LEU failure (controlled balise): A controlled balise whose LEU connection has failed defaults to transmitting the most restrictive telegram — equivalent to a stop aspect. This fail-safe behaviour means a LEU failure causes trains to stop rather than proceed, which may cause operational disruption but cannot cause a dangerous false-clear condition.
Editor’s Analysis
The Eurobalise is a quiet masterpiece of railway engineering: a device that performs a safety-critical function reliably across 20+ years in one of the most mechanically hostile environments in civil infrastructure — between the rails, subject to vibration loads from passing trains, flooding, temperature extremes, and chemical contamination from ballast treatments — without any power supply, without any active maintenance, and in a communication window measured in milliseconds. The simplicity of the passive fixed balise is its strength: there is almost nothing to go wrong. The controlled balise is slightly more complex, but the LEU architecture that drives it is well-understood and the fail-safe design means that failures produce restrictive rather than permissive outcomes. What makes the Eurobalise story interesting in 2026 is its relationship to ETCS Level 3. If true moving block requires the elimination of track circuits, and if DAS fibre sensing can eventually replace track circuits for broken rail detection, the role of balises in a Level 3 world becomes strategic: they may remain as odometry correction and level transition devices even in a system that has no fixed blocks and no lineside signals. Alternatively, continuous high-accuracy positioning via FRMCS radio-based ranging or GNSS-augmentation could reduce the required balise density substantially. The balise’s future depends on how the positioning accuracy problem — and the broken rail detection problem — is ultimately solved at the system level. The yellow box between the rails has been fundamental to European rail safety for thirty years; whether it remains so for the next thirty depends on engineering decisions that are still being made. — Railway News Editorial
Frequently Asked Questions
- Q: How can a Eurobalise work without a battery or power cable?
- The Eurobalise uses inductive power transfer — the same principle as a wireless phone charger, but operating at higher power and at a greater distance. The BTM antenna beneath the locomotive emits a 27.095 MHz electromagnetic field continuously while the train is in service. When the train passes over a balise, this field penetrates the balise’s housing (which is transparent to radio frequencies) and couples inductively with the balise’s internal coil. The induced current powers the balise’s electronics — just enough to read the stored data, modulate it onto the 4.234 MHz uplink carrier, and transmit the telegram before the train has passed. The entire power-up and transmission cycle is completed in approximately 1–2 milliseconds.
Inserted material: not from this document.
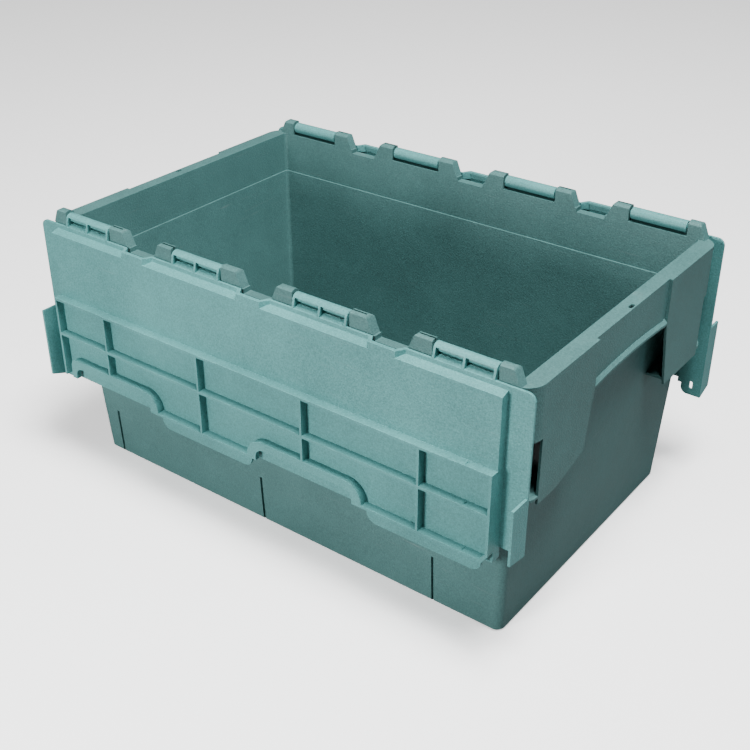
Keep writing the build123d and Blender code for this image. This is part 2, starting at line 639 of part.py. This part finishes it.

Because the power is available only when a train is passing — and only for the duration of the coupling event — the electronics are designed to power up, operate, and transmit in an extremely short window. The result is a device that is genuinely passive: no battery degradation, no power supply maintenance, no external electrical connection required for a fixed balise.
- Q: What data is actually contained in a Eurobalise telegram?
- A Eurobalise telegram is a 1,023-bit data structure containing a series of ETCS packets. The specific content depends on the balise type and location, but can include: the balise’s National Reporting Value (unique identifier), the Linking Information packet (announcing the location and expected reception of the next balise group), Track Description (gradient profile, track conditions), Speed Profile (permitted speeds in the section ahead), Movement Authority (for ETCS Level 1 controlled balises — the authority to proceed to a defined end point at defined speed), Temporary Speed Restriction (active TSR issued by the infrastructure manager), and Level Transition Order (if the train is about to move from one ETCS level to another). A fixed position balise typically carries only the identifier, linking information, and static infrastructure data. A controlled signal balise carries the dynamic movement authority derived from the current signal aspect via the LEU.
- Q: Can a Eurobalise be read at 500 km/h — isn’t that too fast?
- The Eurobalise standard is certified for operation at up to 500 km/h, and the physics support this. At 500 km/h, a train travels approximately 139 metres per second. The coupling zone between the BTM antenna and the balise — the distance over which the field is strong enough to power and communicate with the balise — is approximately 300–500 mm. The time available for the complete communication cycle is therefore approximately 2–3 milliseconds at 500 km/h. The telegram transmission itself takes approximately 1 millisecond. The remaining time provides margin for the power-up transient and for the BTM’s signal processing. The data rate of the uplink (approximately 565 kbps using FSK modulation) is specifically chosen to complete the 1,023-bit telegram in approximately 1.8 milliseconds — fitting comfortably within the available window even at the maximum certified speed. In practice, the fastest operational railway using Eurobalises is the French LGV network, where TGVs operate at up to 320 km/h in commercial service — well within the certified speed range.
- Q: What happens if someone places metal debris on a Eurobalise?
- The Eurobalise communicates via electromagnetic induction — the magnetic field passes through non-metallic materials (snow, ice, rain, ballast, plastic debris) without significant attenuation. However, metallic objects placed on or very close to the balise can disrupt the electromagnetic coupling in two ways: they can shield the balise from the BTM’s energising field, preventing power-up; or they can reflect and scatter the uplink signal, causing reception errors. A metal plate directly on the balise surface would likely prevent communication entirely. In practice, the balise housing is designed to be flush with or slightly below the ballast surface level, and the area between rails is generally kept clear of metallic debris as part of routine track maintenance. If a balise fails to transmit and the onboard system expected it (because the previous balise announced it), the EVC treats the absence as a fault and applies conservative supervisory measures. The fail-safe response to metallic interference is therefore the same as for any other balise failure mode: the train is not given false-clear information.
- Q: How is a Eurobalise positioned accurately enough to serve as a reliable location reference?
- The position of each Eurobalise is surveyed to high accuracy when it is installed — typically ±50–100 mm in track chainage using surveying-grade GNSS equipment referenced to a national coordinate system. This surveyed position is then programmed into the balise’s identity (National Reporting Value) and also stored in the ETCS onboard track database, which the locomotive carries. When the EVC detects a balise, it matches the received NRV against the expected balise at the current odometry position and updates the position estimate to the surveyed chainage. The accuracy of the position update is therefore limited by the quality of the original survey — which is typically ±100 mm for a well-installed balise on a quality-assured ETCS deployment. This ±100 mm accuracy is far better than the accumulated odometry error the train would have after travelling several kilometres, which justifies the balise’s role as the primary absolute position reference in ETCS systems.